Gotchas with type erasure

Generic types in Java are implemented via a process known as type erasure. You don’t really need to know the details of type-erasure to be able to read Generic code; except there are two gotchas.

Breaking type-safety with casts

Consider the following code. Would you assume that line (A) is safe?

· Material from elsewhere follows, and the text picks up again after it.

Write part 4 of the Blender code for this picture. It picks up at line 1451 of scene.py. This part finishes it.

final List<String> stringList = new ArrayList<String>();
stringList.add("foo");
stringList.add("bar");

// some more code here
// ...

String s = stringList.get(0); // (A)

How can our list of strings go wrong? Because we can cast the type arguments away, then re-cast them back incorrectly. Let’s insert some tricky code:

final List<String> stringList = new ArrayList<String>();
stringList.add("foo");
stringList.add("bar");

List whatAmI = stringList;
List<Integer> tricky = whatAmI; // (B)
tricky.add(0, new Integer(3)); // this succeeds at compile-time and at runtime

String s = stringList.get(0);  // ClassCastException at runtime

You get a compiler warning at (B) saying unchecked assignment, but you do not get a class-cast exception at runtime. The JVM knows if a class has type parameters, but the concrete type arguments are erased at compile time.

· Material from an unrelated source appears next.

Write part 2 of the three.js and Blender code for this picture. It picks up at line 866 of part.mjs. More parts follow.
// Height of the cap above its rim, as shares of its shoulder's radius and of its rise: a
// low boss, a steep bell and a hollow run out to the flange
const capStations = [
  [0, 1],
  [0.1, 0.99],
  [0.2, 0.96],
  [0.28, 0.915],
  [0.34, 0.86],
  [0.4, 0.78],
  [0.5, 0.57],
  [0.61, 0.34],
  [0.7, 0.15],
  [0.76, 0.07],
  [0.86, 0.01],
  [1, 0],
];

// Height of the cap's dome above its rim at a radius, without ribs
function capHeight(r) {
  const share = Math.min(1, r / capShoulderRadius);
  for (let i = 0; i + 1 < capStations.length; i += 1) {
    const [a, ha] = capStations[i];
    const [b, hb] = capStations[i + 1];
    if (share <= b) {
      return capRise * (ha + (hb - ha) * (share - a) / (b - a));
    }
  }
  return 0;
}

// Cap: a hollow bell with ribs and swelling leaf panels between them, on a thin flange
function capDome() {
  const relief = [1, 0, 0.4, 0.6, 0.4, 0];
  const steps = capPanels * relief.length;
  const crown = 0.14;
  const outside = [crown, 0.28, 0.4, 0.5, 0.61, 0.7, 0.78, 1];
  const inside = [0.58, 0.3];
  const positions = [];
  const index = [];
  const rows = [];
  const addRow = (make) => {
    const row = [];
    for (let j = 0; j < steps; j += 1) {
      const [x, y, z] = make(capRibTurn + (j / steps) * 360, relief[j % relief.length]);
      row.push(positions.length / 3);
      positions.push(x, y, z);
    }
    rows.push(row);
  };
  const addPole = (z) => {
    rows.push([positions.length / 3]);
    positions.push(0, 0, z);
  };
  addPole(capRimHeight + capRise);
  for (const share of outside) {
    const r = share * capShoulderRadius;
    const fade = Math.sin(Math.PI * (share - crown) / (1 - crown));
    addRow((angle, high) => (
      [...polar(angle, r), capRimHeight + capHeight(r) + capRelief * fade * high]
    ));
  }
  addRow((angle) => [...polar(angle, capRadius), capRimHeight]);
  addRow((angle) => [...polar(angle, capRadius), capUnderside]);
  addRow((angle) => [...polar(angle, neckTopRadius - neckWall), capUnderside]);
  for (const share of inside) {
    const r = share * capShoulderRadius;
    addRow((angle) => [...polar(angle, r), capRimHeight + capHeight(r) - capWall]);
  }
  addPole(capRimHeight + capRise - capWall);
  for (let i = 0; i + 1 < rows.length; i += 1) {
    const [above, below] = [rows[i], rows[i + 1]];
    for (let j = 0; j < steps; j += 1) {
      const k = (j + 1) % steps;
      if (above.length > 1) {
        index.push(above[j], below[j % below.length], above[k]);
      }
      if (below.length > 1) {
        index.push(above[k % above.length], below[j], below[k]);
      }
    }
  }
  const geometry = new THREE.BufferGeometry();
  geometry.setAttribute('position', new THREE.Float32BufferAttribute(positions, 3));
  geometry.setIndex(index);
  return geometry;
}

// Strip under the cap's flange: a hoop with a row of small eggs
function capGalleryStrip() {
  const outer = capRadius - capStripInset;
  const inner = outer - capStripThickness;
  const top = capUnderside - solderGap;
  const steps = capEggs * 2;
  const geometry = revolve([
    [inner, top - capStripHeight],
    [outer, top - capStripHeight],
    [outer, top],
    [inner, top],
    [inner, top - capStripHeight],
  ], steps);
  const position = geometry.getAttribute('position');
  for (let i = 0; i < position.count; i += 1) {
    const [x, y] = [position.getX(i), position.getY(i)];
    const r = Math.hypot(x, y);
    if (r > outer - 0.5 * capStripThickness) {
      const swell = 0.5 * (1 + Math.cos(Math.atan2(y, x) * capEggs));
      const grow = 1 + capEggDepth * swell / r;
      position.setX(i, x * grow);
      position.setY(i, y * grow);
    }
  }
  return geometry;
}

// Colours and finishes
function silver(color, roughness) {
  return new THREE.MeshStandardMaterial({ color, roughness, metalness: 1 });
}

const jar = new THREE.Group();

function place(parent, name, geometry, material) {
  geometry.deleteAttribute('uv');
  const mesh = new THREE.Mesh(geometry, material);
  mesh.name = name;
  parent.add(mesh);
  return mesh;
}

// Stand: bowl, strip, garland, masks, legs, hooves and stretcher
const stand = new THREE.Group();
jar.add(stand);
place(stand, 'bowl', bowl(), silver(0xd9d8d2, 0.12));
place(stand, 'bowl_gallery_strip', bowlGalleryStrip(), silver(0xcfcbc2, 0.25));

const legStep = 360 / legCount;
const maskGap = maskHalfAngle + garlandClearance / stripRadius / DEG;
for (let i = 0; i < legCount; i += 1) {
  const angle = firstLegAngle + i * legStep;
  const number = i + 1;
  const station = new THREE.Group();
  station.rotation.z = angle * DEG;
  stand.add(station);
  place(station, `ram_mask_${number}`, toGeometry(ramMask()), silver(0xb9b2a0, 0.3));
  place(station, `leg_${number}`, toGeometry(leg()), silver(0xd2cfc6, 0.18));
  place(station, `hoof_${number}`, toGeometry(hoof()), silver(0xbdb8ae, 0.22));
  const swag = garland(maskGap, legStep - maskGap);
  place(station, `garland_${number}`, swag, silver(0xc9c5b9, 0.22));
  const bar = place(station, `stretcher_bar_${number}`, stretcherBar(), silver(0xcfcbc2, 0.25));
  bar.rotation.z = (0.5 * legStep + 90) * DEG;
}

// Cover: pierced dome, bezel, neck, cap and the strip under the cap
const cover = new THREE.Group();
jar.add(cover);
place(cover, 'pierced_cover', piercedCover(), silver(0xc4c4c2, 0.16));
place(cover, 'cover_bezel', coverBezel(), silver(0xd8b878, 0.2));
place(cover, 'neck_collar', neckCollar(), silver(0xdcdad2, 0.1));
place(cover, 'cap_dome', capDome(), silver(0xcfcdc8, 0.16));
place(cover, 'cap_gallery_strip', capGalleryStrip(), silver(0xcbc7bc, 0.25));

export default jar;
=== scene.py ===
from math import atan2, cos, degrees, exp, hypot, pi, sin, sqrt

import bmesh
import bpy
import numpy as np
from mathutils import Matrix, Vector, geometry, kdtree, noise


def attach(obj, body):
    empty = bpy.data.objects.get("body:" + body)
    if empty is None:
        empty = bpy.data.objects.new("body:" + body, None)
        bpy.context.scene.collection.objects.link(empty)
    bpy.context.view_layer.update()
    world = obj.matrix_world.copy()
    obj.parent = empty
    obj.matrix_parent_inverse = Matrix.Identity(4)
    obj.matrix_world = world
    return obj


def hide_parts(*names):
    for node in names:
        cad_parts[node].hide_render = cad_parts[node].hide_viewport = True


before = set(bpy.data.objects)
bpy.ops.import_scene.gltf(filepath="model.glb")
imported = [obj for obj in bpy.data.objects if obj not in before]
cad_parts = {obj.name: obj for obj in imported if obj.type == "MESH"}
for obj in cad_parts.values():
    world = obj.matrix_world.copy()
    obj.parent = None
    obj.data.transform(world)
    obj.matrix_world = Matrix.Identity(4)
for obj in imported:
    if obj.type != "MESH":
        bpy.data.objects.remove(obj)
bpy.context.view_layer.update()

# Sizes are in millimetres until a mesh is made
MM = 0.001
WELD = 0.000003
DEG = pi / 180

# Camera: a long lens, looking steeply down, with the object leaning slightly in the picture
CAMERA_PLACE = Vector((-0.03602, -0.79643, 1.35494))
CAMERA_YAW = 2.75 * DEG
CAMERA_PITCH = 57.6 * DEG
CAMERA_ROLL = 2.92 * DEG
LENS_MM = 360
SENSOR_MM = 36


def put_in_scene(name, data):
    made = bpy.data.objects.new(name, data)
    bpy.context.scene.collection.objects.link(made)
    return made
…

You can cast a List<String> to a List<Integer>; and then you can insert an Integer into that list. Gotcha!

No info about type arguments at runtime

The java.lang.Class class has a method getType*Parameters*(), but no method to get any type arguments. The following code prints typeParam=E, not typeParam=java.lang.String.

final List<String> stringList = new ArrayList<String>();

String typeParam = stringList.getClass().getTypeParameters()[0].getName();
System.out.println("typeParam="+ typeParam);

In closing…

Reading Generic Java is not too hard; just work out what are type arguments and what are type parameters, and where they can be used. Then read the Javadoc to see what the type parameters mean; look to see how the parameters have been used in the signatures of the methods.

¹ Which, incidentally, makes Generic classes hard to type when writing HTML pages… sigh.